2012 Sammler, K. Aquatic Imaginaries: Navigating Marine Debris. Association of American Geographers, New York, NY 24–28 Feb.
ABSTRACT: Traditionally the ocean has been imagined as an endless resource, a vast invulnerable expanse, a non-place, as Steinberg says “a space ‘outside’ society…an abstract point on a grid, to be developed”. Efforts to territorialize the sea have borrowed from conventional terrestrial ordering, imposing a static grid to allocate resources to coastal nations. Managing the ocean as a static space has resulted in transboundary environmental degradation. The North Pacific Trash Gyre (NPTG) is one manifestation of this failure. Most ocean pollution originates on land.

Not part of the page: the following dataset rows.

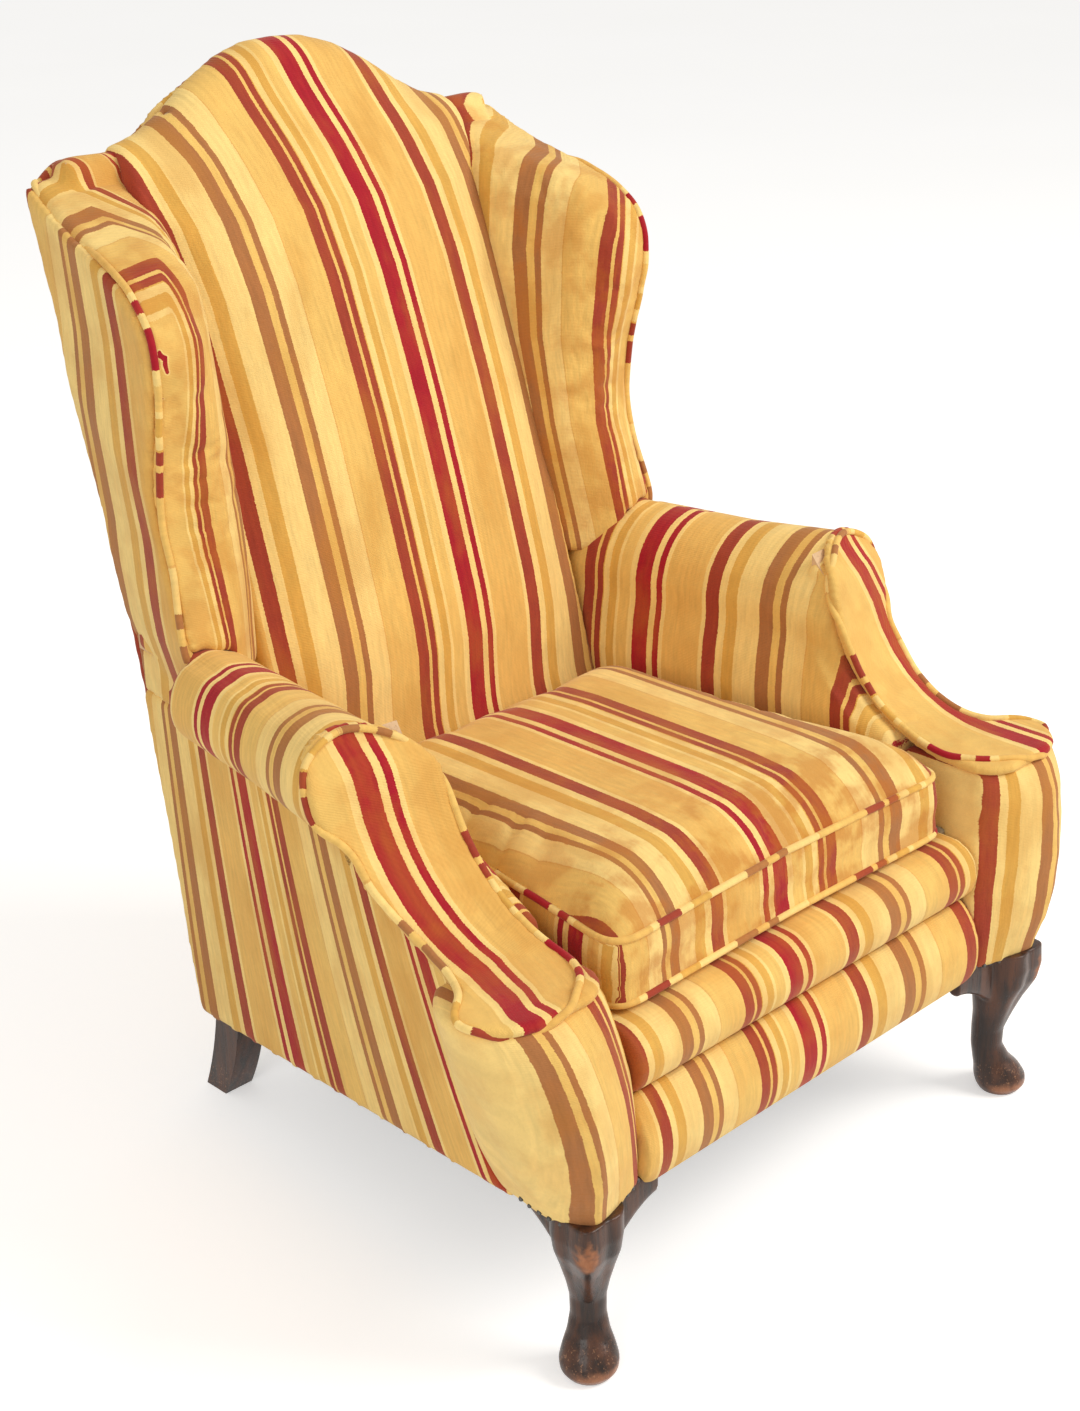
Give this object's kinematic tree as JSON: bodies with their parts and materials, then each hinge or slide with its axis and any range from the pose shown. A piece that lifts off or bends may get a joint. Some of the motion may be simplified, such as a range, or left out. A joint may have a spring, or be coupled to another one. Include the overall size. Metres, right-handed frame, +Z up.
{
  "type": "wingback armchair",
  "caption": "Wing armchair with camel back, rolled arms on swept facings, sprung seat with loose cushion, cabriole front legs and raked rear legs.",
  "frame": {"origin": "on the floor under the middle of the chair's outer box", "axes": "+Z up, front of the seat towards -Y, X across the seat"},
  "size_m": [0.884, 0.8565, 1.15],
  "materials": {
    "polished_wood": "dark mahogany stain under worn polish",
    "frame_wood": "plain beech",
    "steel": "plain steel",
    "spring_steel": "coppered spring wire",
    "jute": "woven jute",
    "stuffing": "fibre stuffing",
    "piping": "striped velvet cut on the straight",
    "striped_velvet": "gold velvet with crimson, rust and taupe stripes"
  },
  "bodies": {
    "chair": {"arm_facing_left": "striped_velvet", "arm_facing_right": "striped_velvet", "arm_post_left": "frame_wood", "arm_post_right": "frame_wood", "arm_rail_left": "frame_wood", "arm_rail_right": "frame_wood", "arm_sweep_board_left": "frame_wood", "arm_sweep_board_right": "frame_wood", "arm_tack_rail_left": "frame_wood", "arm_tack_rail_right": "frame_wood", "back_tack_rail": "frame_wood", "back_upright_left": "polished_wood", "back_upright_right": "polished_wood", "bottom_cloth": "jute", "corner_blocks": "frame_wood", "corner_screws": "steel", "crest_rail": "frame_wood", "front_border_roll": "striped_velvet", "front_leg_left": "polished_wood", "front_leg_right": "polished_wood", "front_lip_roll": "striped_velvet", "front_panel_left": "striped_velvet", "front_panel_right": "striped_velvet", "front_rail": "frame_wood", "inside_arm_left": "striped_velvet", "inside_arm_right": "striped_velvet", "inside_back": "striped_velvet", "inside_wing_left": "striped_velvet", "inside_wing_right": "striped_velvet", "knee_brackets_left": "polished_wood", "knee_brackets_right": "polished_wood", "outside_arm_left": "striped_velvet", "outside_arm_right": "striped_velvet", "outside_back": "striped_velvet", "outside_wing_left": "striped_velvet", "outside_wing_right": "striped_velvet", "rear_rail": "frame_wood", "seat_springs": "spring_steel", "seat_stuffing": "stuffing", "side_rail_left": "frame_wood", "side_rail_right": "frame_wood", "spring_canvas": "jute", "webbing_front_to_back": "jute", "webbing_side_to_side": "jute", "wing_piping_left": "piping", "wing_piping_right": "piping", "wing_post_left": "frame_wood", "wing_post_right": "frame_wood", "wing_top_rail_left": "frame_wood", "wing_top_rail_right": "frame_wood"},
    "seat_cushion": {"cushion_cover": "striped_velvet", "cushion_filling": "stuffing", "cushion_piping": "piping"}
  },
  "joints": [
    {"name": "cushion_lift", "type": "slide", "parent": "chair", "child": "seat_cushion", "axis": [0, 0, 1], "range_m": [0, 0.25]}
  ]
}
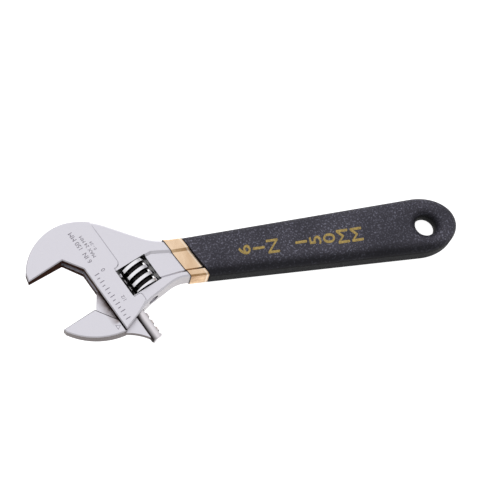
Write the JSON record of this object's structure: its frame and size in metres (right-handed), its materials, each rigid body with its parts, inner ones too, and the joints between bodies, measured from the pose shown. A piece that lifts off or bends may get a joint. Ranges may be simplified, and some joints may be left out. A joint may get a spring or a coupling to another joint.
{
  "type": "adjustable wrench",
  "caption": "Adjustable wrench: forged head with a fixed jaw, a sliding lower jaw driven by a worm screw, and a dipped handle with a hang hole.",
  "frame": {"origin": "centre of the hang hole, half way through the thickness", "axes": "+X along the handle away from the head, +Z normal to the flat faces, +Y to the fixed jaw's side"},
  "size_m": [0.1574, 0.047, 0.0112],
  "materials": {
    "forged_steel": "satin nickel-chrome plate, fine grain",
    "jaw_steel": "satin plate on the flats, polished rounded shank",
    "worm_chrome": "bright polished plate",
    "pin_steel": "dark oiled steel",
    "spring_steel": "bright spring wire",
    "grip_vinyl": "blue-black dipped vinyl with a fine leathery texture",
    "gold_trim": "gold trim, semi-gloss"
  },
  "bodies": {
    "root": {"wrench_body": "forged_steel", "worm_pin": "pin_steel", "worm_spring": "spring_steel", "grip": "grip_vinyl", "trim_band": "gold_trim"},
    "worm": {"adjusting_worm": "worm_chrome"},
    "jaw": {"movable_jaw": "jaw_steel"}
  },
  "joints": [
    {"name": "jaw_slide", "type": "slide", "parent": "root", "child": "jaw", "axis": [0.4147, -0.91, 0], "range_m": [-0.02095, 0.003]},
    {"name": "worm_spin", "type": "hinge", "parent": "root", "child": "worm", "pos_m": [-0.10743, -0.004, 0], "axis": [-0.4147, 0.91, 0], "range_deg": [-2520, 365]}
  ],
  "couplings": [
    {"joint": "worm_spin", "follows": "jaw_slide", "rad_per_m": 2094.4}
  ]
}
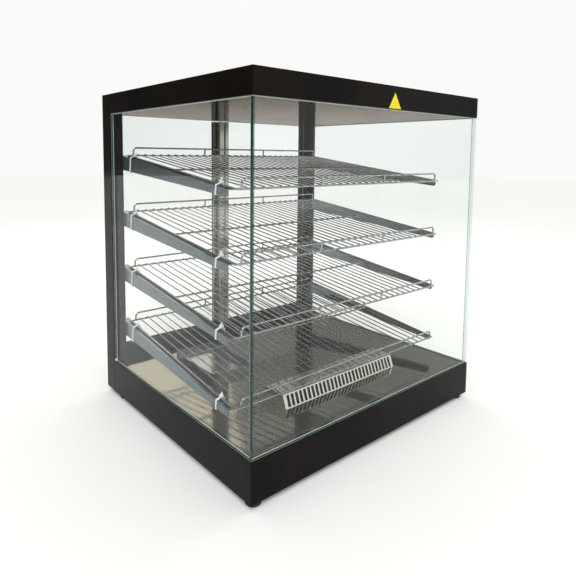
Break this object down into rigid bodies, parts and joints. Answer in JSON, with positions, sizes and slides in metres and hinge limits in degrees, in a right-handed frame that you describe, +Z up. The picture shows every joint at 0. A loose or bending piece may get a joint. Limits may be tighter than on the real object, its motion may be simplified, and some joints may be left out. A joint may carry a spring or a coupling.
{
  "type": "hot food display case",
  "caption": "Countertop heated display case with glass sides, sloping wire shelves on side brackets, a warm air vent in the floor and sliding glass rear doors.",
  "frame": {"origin": "on the surface the feet stand on, under the centre of the footprint", "axes": "+Z up; the customer side of the case faces -Y and the sliding doors face +Y; +X is to the right as seen from the customer side"},
  "size_m": [0.66, 0.596, 0.726],
  "materials": {
    "black_paint": "gloss black enamel",
    "mirror_steel": "bright polished stainless sheet",
    "steel": "satin stainless sheet",
    "chrome": "bright plated wire",
    "zinc": "dull zinc-plated sheet",
    "clear_glass": "clear toughened float glass with a green edge",
    "silicone": "translucent silicone",
    "nylon": "white nylon",
    "black_plastic": "black moulded plastic",
    "cream_plastic": "cream phenolic moulding",
    "rocker_green": "translucent green moulding",
    "lamp_amber": "translucent amber lens",
    "yellow_vinyl": "yellow vinyl",
    "rubber": "black rubber",
    "element": "heat-darkened sheath"
  },
  "bodies": {
    "case": {"base_shell": "black_paint", "base_bottom": "zinc", "rear_panel": "black_paint", "feet": "rubber", "foot_screws": "zinc", "floor_plate": "mirror_steel", "hot_air_cover": "mirror_steel", "column_left": "black_paint", "column_right": "black_paint", "rear_sill": "black_paint", "rear_header": "black_paint", "canopy_shell": "black_paint", "ceiling_plate": "mirror_steel", "glass_front": "clear_glass", "glass_left": "clear_glass", "glass_right": "clear_glass", "gasket_bottom": "silicone", "gasket_top": "silicone", "corner_beads": "silicone", "triangle_label": "yellow_vinyl", "bracket_left_1": "steel", "bracket_left_2": "steel", "bracket_left_3": "steel", "bracket_left_4": "steel", "bracket_right_1": "steel", "bracket_right_2": "steel", "bracket_right_3": "steel", "bracket_right_4": "steel", "shelf_deck_1": "chrome", "shelf_deck_2": "chrome", "shelf_deck_3": "chrome", "shelf_deck_4": "chrome", "shelf_rails_1": "chrome", "shelf_rails_2": "chrome", "shelf_rails_3": "chrome", "shelf_rails_4": "chrome", "shelf_ties": "nylon", "blower_scroll": "zinc", "blower_motor": "zinc", "heater_element": "element", "thermostat_body": "cream_plastic", "dial_plate": "steel", "switch_housing": "black_plastic", "indicator_lamps": "lamp_amber", "cable_gland": "black_plastic", "terminal_block": "cream_plastic", "panel_screws": "steel"},
    "blower_wheel": {"blower_wheel": "zinc"},
    "thermostat_knob": {"thermostat_knob": "black_plastic"},
    "power_rocker": {"power_rocker": "rocker_green"},
    "door_left": {"door_glass_left": "clear_glass", "door_stile_left": "steel", "door_rails_left": "black_plastic"},
    "door_right": {"door_glass_right": "clear_glass", "door_stile_right": "steel", "door_rails_right": "black_plastic"},
    "water_tray": {"water_tray": "steel"}
  },
  "joints": [
    {"name": "door_left_slide", "type": "slide", "parent": "case", "child": "door_left", "axis": [1, 0, 0], "range_m": [0, 0.262]},
    {"name": "door_right_slide", "type": "slide", "parent": "case", "child": "door_right", "axis": [1, 0, 0], "range_m": [-0.262, 0]},
    {"name": "knob_turn", "type": "hinge", "parent": "case", "child": "thermostat_knob", "pos_m": [0.15, 0.28, 0.05], "axis": [0, 1, 0], "range_deg": [0, 270]},
    {"name": "rocker_tilt", "type": "hinge", "parent": "case", "child": "power_rocker", "pos_m": [0.215, 0.274, 0.05], "axis": [1, 0, 0], "range_deg": [0, 20]},
    {"name": "blower_spin", "type": "hinge", "parent": "case", "child": "blower_wheel", "pos_m": [0, -0.148, 0.048], "axis": [1, 0, 0], "continuous": true},
    {"name": "tray_lift", "type": "slide", "parent": "case", "child": "water_tray", "axis": [0, 0, 1], "range_m": [0, 0.02]}
  ]
}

This waste, once at sea, becomes ephemeral and fragmented, characteristics that allow it to evade quantification and resist the Cartesian spatialities imposed upon it. Despite these ephemeral and fragmented characteristics, the NPTG is widely represented through a terrestrial geographic imaginary, adopting such categories as solid, visible, stationary – even as ‘an island twice the size of Texas’. By examining ocean categories, boundaries, and governance, this paper seeks to envision new strategies for assessing growing trash problems in the global ocean.
TRAVEL GRANTS: Institute of the Environment University of Arizona, $500.